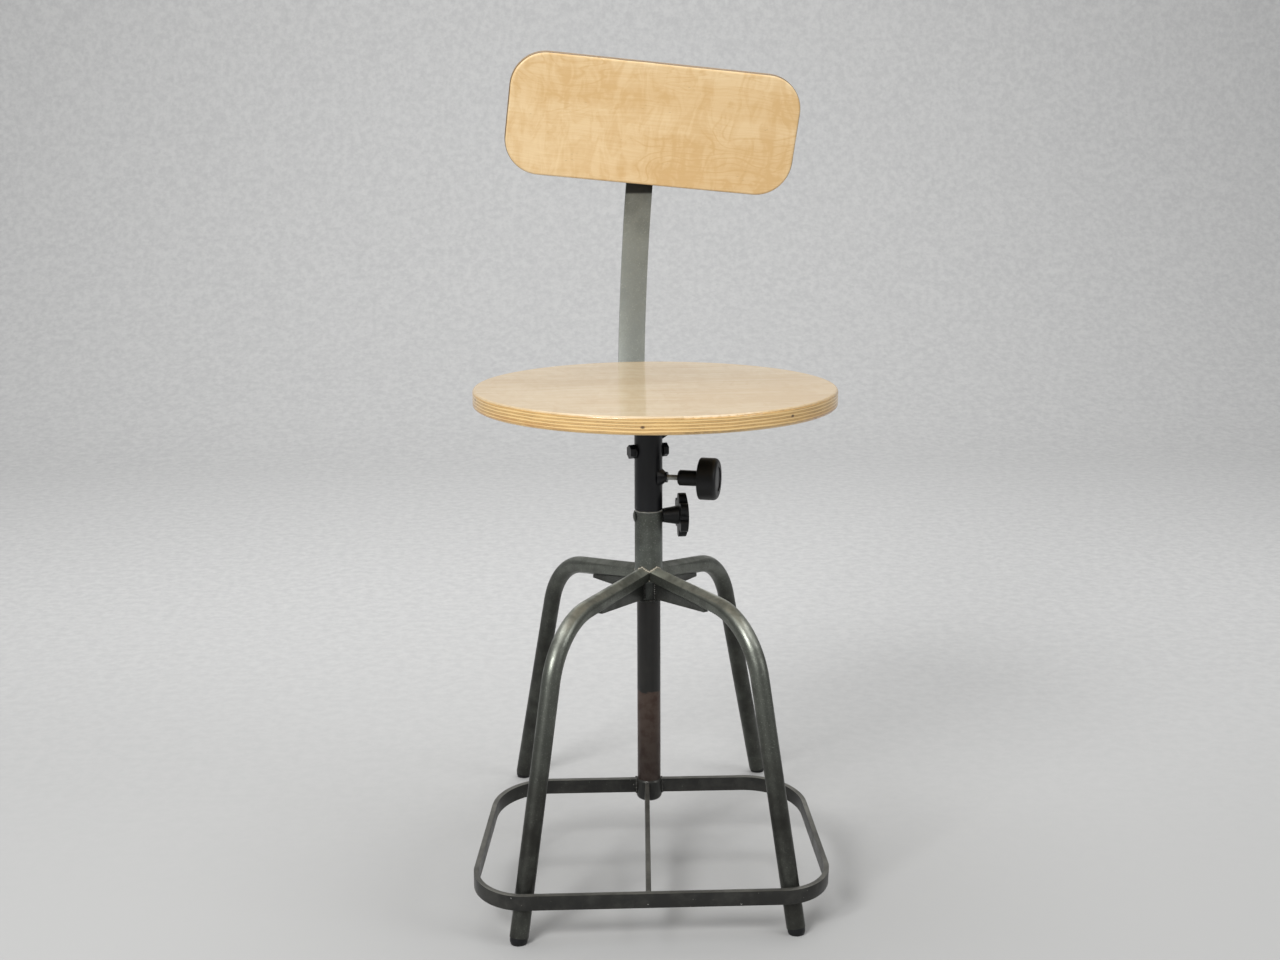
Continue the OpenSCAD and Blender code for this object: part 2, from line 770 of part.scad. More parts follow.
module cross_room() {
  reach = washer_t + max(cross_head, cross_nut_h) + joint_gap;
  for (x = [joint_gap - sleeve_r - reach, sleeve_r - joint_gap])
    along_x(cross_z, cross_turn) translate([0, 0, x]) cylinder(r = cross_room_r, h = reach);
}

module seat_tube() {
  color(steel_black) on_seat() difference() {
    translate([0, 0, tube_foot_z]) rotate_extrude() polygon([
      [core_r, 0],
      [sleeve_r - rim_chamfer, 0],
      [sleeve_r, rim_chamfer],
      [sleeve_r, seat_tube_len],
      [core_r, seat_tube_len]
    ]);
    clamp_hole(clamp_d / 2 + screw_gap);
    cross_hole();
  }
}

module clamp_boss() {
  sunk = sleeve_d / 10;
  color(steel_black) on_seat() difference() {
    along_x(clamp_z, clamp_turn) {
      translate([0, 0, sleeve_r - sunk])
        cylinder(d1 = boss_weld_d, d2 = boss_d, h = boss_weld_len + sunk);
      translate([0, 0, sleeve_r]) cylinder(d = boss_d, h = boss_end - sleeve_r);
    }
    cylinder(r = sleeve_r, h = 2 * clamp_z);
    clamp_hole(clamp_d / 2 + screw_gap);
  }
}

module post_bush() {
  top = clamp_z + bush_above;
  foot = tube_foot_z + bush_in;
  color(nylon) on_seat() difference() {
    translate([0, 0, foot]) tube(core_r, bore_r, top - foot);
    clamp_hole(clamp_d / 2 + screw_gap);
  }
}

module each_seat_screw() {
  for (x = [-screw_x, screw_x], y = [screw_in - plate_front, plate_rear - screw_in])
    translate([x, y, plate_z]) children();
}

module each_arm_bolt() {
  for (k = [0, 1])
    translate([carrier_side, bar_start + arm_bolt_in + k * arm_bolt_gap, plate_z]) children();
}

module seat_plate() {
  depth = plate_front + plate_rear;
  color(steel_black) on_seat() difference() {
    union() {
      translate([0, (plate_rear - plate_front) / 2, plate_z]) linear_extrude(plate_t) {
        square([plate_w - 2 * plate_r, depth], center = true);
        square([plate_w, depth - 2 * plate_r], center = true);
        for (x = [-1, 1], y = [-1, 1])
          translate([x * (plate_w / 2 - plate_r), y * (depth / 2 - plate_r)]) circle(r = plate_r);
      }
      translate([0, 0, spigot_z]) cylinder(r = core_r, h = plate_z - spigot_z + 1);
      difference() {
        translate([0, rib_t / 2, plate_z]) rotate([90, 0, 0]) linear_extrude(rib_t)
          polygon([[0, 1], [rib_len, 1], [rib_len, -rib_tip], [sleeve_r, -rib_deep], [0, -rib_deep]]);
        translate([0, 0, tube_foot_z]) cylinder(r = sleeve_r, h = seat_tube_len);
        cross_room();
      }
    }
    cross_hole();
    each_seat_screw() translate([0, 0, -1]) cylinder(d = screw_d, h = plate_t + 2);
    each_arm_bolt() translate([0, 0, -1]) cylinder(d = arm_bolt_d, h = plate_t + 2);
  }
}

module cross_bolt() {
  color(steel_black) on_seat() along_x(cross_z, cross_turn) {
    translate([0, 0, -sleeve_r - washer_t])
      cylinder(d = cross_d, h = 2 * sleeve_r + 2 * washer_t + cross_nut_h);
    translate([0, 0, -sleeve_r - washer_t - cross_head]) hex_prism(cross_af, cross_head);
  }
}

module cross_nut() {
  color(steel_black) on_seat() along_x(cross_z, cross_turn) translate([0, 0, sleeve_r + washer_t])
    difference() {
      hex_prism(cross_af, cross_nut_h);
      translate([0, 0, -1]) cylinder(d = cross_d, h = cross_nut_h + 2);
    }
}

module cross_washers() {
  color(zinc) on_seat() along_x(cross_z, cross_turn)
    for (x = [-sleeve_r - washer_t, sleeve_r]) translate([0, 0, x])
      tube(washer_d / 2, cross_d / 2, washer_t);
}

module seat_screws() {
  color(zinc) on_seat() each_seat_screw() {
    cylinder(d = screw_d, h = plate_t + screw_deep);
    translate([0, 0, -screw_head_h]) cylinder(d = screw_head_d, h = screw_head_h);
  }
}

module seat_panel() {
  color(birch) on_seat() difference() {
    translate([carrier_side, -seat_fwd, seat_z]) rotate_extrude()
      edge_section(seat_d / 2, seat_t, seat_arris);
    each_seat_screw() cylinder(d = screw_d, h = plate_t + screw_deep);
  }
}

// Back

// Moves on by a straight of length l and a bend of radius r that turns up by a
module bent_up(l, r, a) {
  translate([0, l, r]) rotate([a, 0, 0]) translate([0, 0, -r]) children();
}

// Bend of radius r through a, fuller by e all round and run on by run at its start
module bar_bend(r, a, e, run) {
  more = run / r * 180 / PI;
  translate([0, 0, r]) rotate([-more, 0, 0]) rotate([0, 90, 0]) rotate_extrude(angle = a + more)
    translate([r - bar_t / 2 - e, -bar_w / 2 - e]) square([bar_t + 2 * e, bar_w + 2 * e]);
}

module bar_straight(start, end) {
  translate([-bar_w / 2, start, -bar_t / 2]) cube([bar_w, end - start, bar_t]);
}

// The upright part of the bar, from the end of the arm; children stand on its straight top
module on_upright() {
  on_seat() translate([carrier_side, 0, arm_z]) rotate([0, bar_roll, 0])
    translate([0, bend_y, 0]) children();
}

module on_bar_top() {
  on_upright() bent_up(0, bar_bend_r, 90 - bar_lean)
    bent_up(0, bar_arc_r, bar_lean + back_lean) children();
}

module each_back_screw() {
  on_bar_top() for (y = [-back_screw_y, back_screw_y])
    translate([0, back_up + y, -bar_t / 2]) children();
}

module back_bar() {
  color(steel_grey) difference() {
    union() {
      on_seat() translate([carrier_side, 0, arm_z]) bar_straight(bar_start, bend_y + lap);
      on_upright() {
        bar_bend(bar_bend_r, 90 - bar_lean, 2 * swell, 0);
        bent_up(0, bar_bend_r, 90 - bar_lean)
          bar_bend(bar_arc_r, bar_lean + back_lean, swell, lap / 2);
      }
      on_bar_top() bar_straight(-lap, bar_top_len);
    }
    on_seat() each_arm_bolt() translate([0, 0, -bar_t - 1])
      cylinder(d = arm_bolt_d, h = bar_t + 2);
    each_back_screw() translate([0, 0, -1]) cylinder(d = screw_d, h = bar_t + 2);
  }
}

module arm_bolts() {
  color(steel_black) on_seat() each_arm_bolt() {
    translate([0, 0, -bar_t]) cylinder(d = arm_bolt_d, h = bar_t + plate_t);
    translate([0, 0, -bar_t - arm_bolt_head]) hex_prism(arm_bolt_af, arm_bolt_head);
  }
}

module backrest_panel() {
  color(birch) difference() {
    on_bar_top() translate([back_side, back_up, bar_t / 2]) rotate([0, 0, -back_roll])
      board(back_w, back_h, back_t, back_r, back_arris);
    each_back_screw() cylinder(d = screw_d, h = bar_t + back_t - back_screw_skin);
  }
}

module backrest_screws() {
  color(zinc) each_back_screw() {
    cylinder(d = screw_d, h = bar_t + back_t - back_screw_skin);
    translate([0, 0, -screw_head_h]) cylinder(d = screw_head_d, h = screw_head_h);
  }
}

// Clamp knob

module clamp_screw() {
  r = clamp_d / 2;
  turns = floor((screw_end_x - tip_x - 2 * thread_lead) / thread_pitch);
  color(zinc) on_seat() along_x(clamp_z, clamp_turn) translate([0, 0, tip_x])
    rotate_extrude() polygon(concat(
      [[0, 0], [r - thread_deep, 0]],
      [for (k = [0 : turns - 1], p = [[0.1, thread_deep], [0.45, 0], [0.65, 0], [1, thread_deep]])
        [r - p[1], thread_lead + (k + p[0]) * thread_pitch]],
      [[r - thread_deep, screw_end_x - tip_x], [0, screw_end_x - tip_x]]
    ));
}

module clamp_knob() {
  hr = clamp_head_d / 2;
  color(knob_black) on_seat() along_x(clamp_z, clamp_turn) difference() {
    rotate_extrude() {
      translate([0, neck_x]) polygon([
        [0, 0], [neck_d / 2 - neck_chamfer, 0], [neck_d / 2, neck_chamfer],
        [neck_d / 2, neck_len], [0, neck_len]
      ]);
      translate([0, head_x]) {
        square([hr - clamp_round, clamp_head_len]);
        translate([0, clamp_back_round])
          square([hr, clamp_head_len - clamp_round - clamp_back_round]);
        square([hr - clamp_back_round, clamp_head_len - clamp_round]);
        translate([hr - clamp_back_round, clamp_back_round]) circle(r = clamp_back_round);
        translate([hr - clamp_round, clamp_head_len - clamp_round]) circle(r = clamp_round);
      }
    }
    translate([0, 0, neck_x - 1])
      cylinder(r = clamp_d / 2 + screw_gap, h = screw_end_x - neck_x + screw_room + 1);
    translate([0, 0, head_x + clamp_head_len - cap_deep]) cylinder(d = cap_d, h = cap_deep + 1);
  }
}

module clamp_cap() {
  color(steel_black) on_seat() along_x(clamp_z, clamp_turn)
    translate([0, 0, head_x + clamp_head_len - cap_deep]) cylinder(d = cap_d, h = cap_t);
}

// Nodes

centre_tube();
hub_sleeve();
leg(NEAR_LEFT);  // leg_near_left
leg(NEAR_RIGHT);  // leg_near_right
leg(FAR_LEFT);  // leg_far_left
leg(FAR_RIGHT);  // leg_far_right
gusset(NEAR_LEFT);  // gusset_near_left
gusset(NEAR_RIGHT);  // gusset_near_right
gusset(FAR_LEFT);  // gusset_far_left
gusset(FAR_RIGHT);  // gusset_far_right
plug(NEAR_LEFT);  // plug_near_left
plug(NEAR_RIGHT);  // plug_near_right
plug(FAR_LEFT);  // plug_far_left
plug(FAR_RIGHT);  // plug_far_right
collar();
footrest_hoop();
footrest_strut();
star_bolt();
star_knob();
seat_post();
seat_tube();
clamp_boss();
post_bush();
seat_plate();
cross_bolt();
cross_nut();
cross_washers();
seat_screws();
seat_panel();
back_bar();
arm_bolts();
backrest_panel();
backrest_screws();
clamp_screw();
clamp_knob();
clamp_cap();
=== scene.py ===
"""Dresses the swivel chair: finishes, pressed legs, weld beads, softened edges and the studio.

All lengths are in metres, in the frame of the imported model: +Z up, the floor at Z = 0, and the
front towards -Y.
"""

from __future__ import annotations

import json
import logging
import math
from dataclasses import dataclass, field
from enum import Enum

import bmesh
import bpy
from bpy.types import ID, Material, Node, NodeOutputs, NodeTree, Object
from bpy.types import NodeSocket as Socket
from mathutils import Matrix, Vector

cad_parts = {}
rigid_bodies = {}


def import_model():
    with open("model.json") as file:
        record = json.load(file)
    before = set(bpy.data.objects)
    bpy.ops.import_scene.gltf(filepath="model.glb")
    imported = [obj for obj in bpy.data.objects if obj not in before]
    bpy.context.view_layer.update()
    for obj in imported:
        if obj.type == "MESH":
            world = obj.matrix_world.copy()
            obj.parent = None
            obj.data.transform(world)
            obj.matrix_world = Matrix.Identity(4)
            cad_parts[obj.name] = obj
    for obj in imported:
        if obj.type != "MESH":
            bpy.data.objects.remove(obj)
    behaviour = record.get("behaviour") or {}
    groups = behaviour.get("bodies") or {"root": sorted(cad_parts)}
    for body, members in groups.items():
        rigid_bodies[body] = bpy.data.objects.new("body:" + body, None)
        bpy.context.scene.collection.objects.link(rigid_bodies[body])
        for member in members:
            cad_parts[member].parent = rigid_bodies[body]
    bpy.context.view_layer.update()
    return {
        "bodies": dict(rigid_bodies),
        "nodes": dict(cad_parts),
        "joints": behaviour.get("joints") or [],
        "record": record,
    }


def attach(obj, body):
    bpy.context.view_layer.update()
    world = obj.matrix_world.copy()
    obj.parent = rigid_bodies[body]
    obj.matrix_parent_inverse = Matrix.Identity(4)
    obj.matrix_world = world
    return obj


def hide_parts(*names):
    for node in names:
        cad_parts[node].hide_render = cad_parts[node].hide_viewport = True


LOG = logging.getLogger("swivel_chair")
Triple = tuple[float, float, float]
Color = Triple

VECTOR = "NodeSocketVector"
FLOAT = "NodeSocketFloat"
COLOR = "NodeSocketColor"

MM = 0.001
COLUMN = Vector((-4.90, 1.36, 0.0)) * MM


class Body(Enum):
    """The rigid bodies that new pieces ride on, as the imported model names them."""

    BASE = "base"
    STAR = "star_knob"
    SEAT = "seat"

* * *

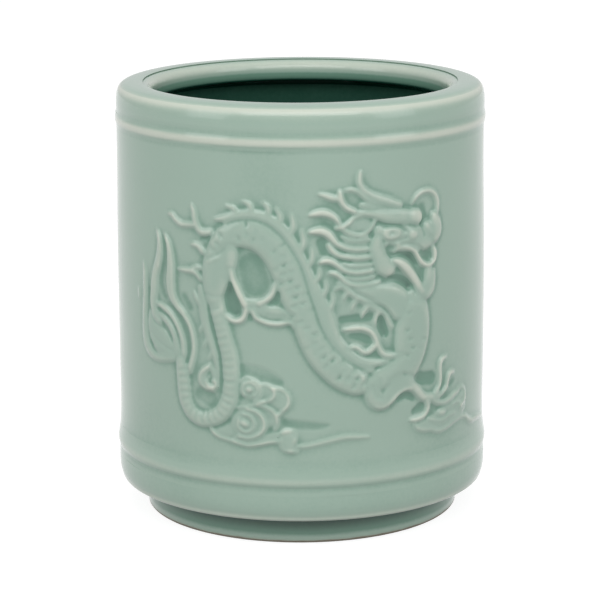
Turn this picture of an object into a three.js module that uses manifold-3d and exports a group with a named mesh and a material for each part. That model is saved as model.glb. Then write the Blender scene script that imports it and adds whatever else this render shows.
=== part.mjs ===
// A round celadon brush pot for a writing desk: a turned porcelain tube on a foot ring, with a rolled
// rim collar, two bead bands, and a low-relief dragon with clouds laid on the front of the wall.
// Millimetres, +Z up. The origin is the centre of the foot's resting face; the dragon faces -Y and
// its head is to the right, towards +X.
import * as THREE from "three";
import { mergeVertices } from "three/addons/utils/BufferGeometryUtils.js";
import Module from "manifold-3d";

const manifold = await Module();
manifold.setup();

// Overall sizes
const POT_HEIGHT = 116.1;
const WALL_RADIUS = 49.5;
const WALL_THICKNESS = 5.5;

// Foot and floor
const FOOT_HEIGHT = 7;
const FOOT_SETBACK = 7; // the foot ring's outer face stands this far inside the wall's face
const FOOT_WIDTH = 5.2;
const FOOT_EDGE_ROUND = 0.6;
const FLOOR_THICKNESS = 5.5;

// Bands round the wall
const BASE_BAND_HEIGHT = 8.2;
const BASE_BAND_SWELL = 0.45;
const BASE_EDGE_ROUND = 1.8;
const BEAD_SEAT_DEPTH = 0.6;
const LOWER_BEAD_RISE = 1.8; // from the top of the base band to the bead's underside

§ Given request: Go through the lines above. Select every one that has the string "None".

§ Answer for this exercise:
            obj.parent = None
        rigid_bodies[body] = bpy.data.objects.new("body:" + body, None)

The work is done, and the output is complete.